Harris, Richard Jackson, et al. “Language in Advertising a Psycholinguistic Approach.” Taylor & Francis, 18 May 2012, www.tandfonline.com/doi/abs/10.1080/01633392.1986.10505389
The advancement of technology has enabled commercials to bombarded our every sense. From sight to sound, advertisements have learned to manipulate every single one. For instance, many studies have shown that certain colours are linked to certain emotions and this is a tool the advertisement industry has exploited. This academic journal focuses on the colour red in particular. Normal the colour red has a negative connotation: anger, blood, warning, etc. However, it's translated differently in marketing. In this context, the colour brings a sense of urgency (for clearance sales), encourages appetite (used by many fast-food chains). It's associated with movement, excitement and passion.
Piotrowski, Chris, and Armstrong, Terry. “Color Red: Implications for Applied Psychology and Marketing Research.” The University of West Florida, Psychology and Education - an Interdisciplinary Journal.
I think that the McDonald's "I'm Lovin' It" campaign is the perfect example of this. The flashy red is the cherry (get it - cherries are red) on top of the great slogan.

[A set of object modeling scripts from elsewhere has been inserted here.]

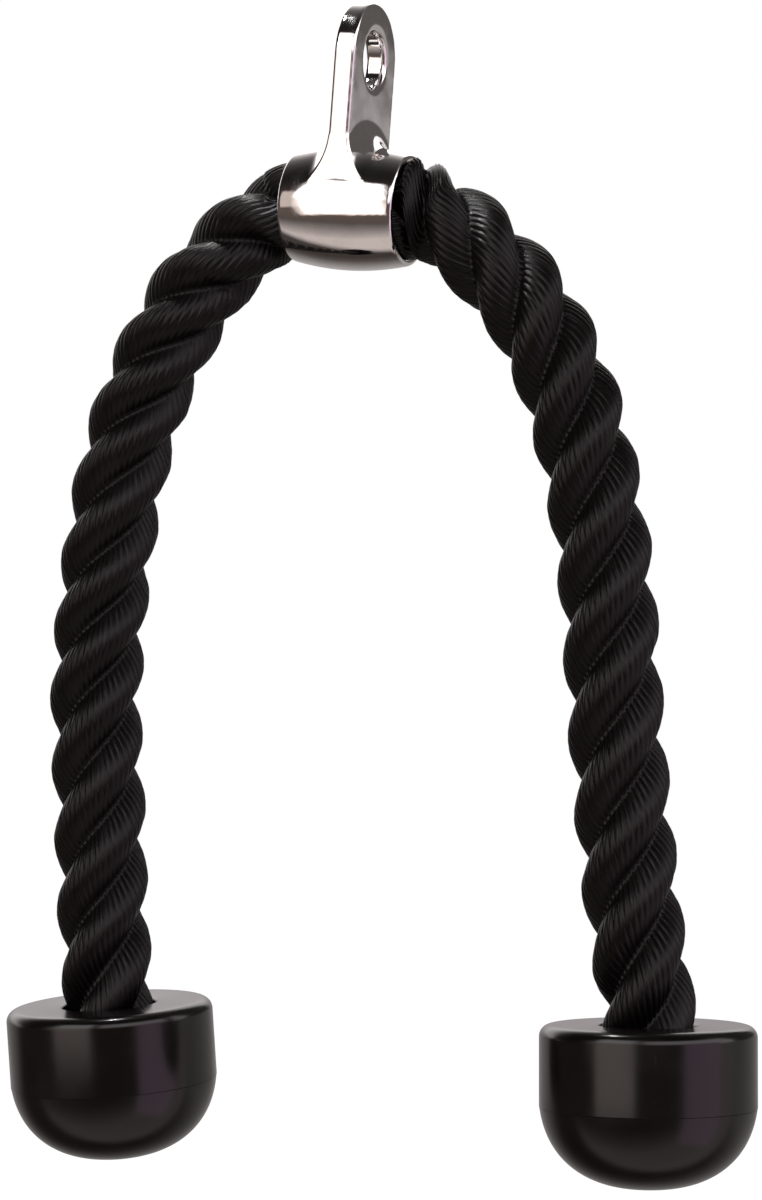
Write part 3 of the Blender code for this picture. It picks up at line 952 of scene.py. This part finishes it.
@dataclass
class Hanger:
    """The chromed casting: an eye tab that grows out of a short sleeve."""

    sleeve: Sleeve = field(default_factory=Sleeve)
    eye_radius: float = 0.00875
    eye_round: float = 0.0014
    head_radius: float = 0.0175
    thickness: float = 0.0070
    edge_round: float = 0.0011
    fillet: float = 0.0090
    fillet_sink: float = 0.0002
    bore_radius: float = 0.0148
    wall: float = 0.0024
    belly: float = 0.0020
    rim_round: float = 0.00115
    overrun: float = 0.0020
    voxel: float = 0.00040
    polish_passes: int = 10
    steps: int = 128
    edge_segments: int = 4
    edge_limit: float = math.radians(50)
    fillet_steps: int = 24
    belly_steps: int = 24
    rim_steps: int = 6

    @property
    def half(self) -> float:
        """Half the sleeve's length."""
        return self.sleeve.length / 2

    @property
    def on_sleeve(self) -> Matrix:
        """Turns a piece made about Z on to the sleeve's axis, in the hanger's frame."""
        return Matrix.Translation((0, 0, -self.sleeve.drop)) @ ACROSS

    def outer_radius(self, distance: float) -> float:
        """Return the sleeve's outer radius at a distance from its middle."""
        share = distance / (self.half - self.rim_round)
        return self.bore_radius + self.wall + self.belly * (1 - share * share)

    def blade(self, name: str, thickness: float) -> bpy.types.Object:
        """Make a tab: a round head on a straight blade down to the sleeve's axis.

        Args:
            name: The piece's name.
            thickness: Its thickness along the sleeve.

        Returns:
            The tab.
        """
        Bench.clear()
        bpy.ops.mesh.primitive_cylinder_add(
            vertices=self.steps,
            radius=self.head_radius,
            depth=thickness,
            rotation=(0, math.pi / 2, 0),
        )
        obj = bpy.context.object
        obj.name = name
        bpy.ops.object.transform_apply(location=True, rotation=True, scale=True)
        bpy.ops.object.mode_set(mode="EDIT")
        bpy.ops.mesh.select_all(action="SELECT")
        bpy.ops.mesh.bisect(
            plane_co=(0, 0, 0), plane_no=(0, 0, 1), use_fill=True, clear_inner=True
        )
        bpy.ops.object.mode_set(mode="OBJECT")
        for face in obj.data.polygons:
            face.select = face.normal.z < -0.9 and abs(face.center.z) < self.edge_round
        bpy.ops.object.mode_set(mode="EDIT")
        bpy.ops.mesh.select_mode(type="FACE")
        step = (0, 0, -self.sleeve.drop)
        bpy.ops.mesh.extrude_region_move(TRANSFORM_OT_translate={"value": step})
        bpy.ops.object.mode_set(mode="OBJECT")
        return obj

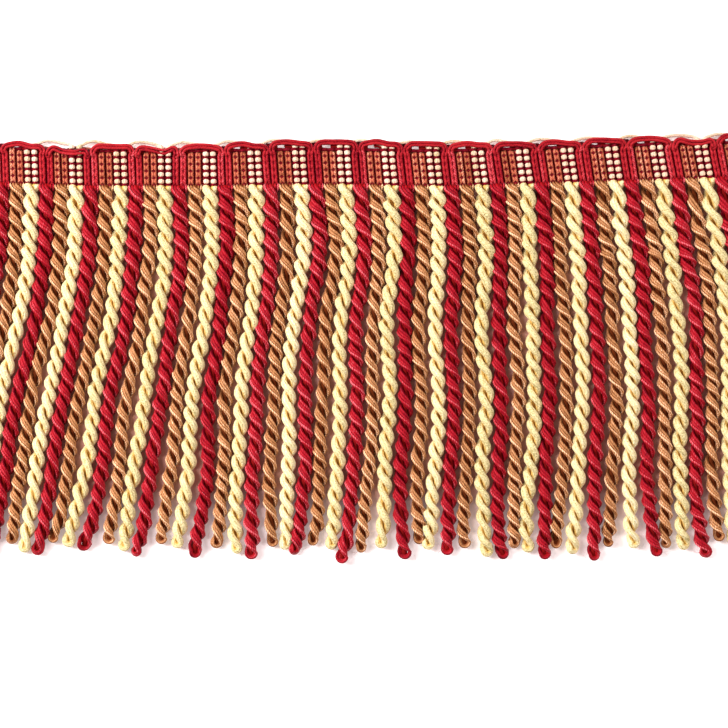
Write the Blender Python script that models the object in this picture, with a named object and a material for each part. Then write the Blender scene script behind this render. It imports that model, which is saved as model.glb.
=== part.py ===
"""A cut length of bullion fringe, lying flat on its back.

Three coloured wefts cross a narrow warp band. Each weft runs down the heading
as a leg, doubles back on itself as a hanging two-ply cord, climbs the heading
as a second leg and floats along the top edge to its next cord.
Lengths are in metres, +X runs along the heading, +Y up it and +Z off the back.
"""
import math
from collections import namedtuple

import bmesh
import bpy
from mathutils import Vector

MM = 0.001

# Driving sizes of the trimming
REPEAT = 16.0 * MM             # crimson, bronze and cream cord, side by side
REPEATS = 17
COLOURS_IN_REPEAT = 3
CORD_PITCH = REPEAT / COLOURS_IN_REPEAT
HALF_LENGTH = REPEAT * REPEATS / 2
BAND_HEIGHT = 12.7 * MM
BAND_THICKNESS = 0.9 * MM
BAND_MARGIN = 2.6 * MM         # past the middle of the first and last cord
GAP = 0.3 * MM                 # air between two pieces
END_COLUMN = 0.999             # share of the half length past which a band corner is at its end

# Weft legs in the heading
LEG_SPREAD = CORD_PITCH / 4    # each leg's distance from its cord's middle
LEG_WIDTH = 2.0 * MM
LEG_LOW = BAND_THICKNESS + GAP
LEG_HIGH = 3.3 * MM

# Hanging cords: two ridges, one for each ply, with a groove on either side
RIDGE_RADIUS = 2.45 * MM
GROOVE_RADIUS = 1.6 * MM
TIP_SCALE = 0.6                # the looped end is narrower than the cord
TWIST_STEP = 4.65 * MM         # length of cord in which the plies make a quarter turn
SHOULDER_DEPTH = BAND_HEIGHT / 2 + 0.25 * MM   # where two legs meet in one cord

BEND_RADIUS = 1.2 * MM         # of a weft where it turns at the top edge

# How deep below the middle of the band each sideways reading is taken
LEAN_DEPTHS = (29.0 * MM, 54.0 * MM, 82.5 * MM, 109.5 * MM)

# One row for each crimson cord, left to right, in millimetres.
# rise: how far the band bends up.  root: how far the legs slant by the band's lower edge.
# lean_a to lean_d: how far the cords stand to the right at the four LEAN_DEPTHS.
# lean_tip: the same at their ends.  loop: the crimson loop's height over the band.
Course = namedtuple("Course", "rise root lean_a lean_b lean_c lean_d lean_tip loop")
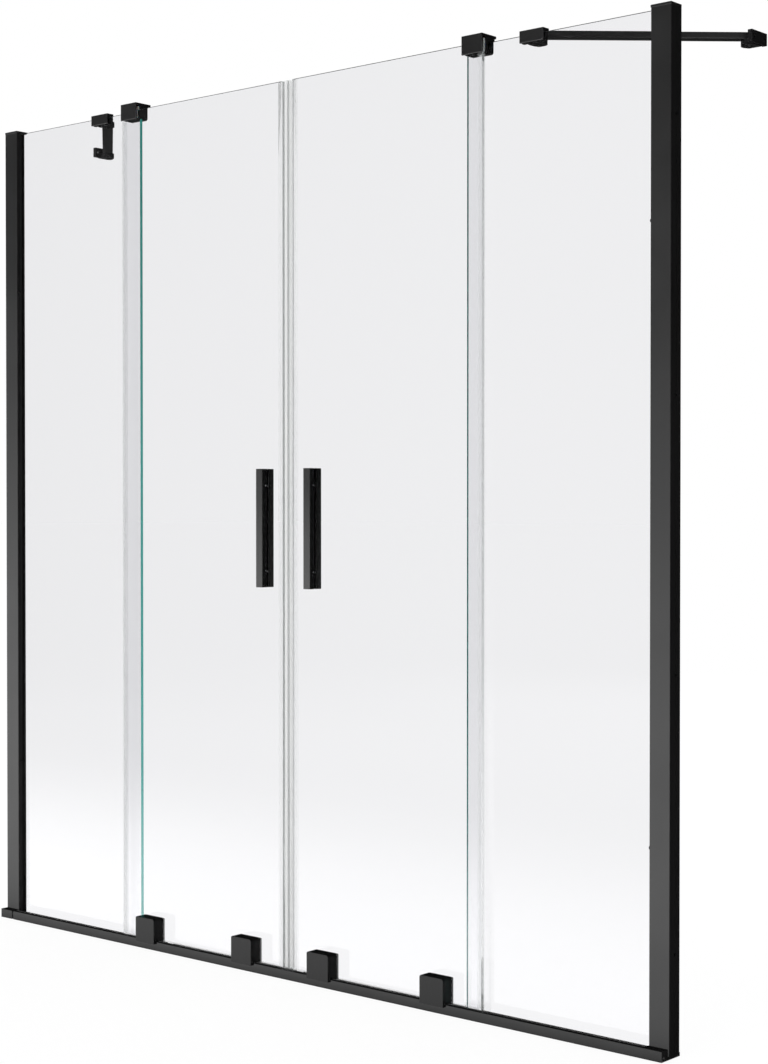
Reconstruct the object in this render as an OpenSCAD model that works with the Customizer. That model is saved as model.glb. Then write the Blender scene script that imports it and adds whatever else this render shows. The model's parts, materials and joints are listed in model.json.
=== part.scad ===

Although short, the wording in this slogan was chosen very carefully. First, using “I” makes you feel like you’re a part of the brand. If it were “You’re Lovin’ It”, that would be presumptuous. Then, removing the "g" at the end of "loving" was another strategic move. "Lovin'" roles of the tongue so much better. Seeing as it's slang, it also connects to the target audience (young adults and teenagers).
All you really need to understand to make a great campaign is "stay relevant, be sensitive, innovate build trust."
Light, Larry. “Brand Relevance: The Strategy Behind ‘I'm Lovin' It.’” Branding Strategy Insider, 20 May 2020, www.brandingstrategyinsider.com/brand-relevance-the-strategy-behind-mcdonalds-im-lovin-it/#.YJLK12ZKiqA.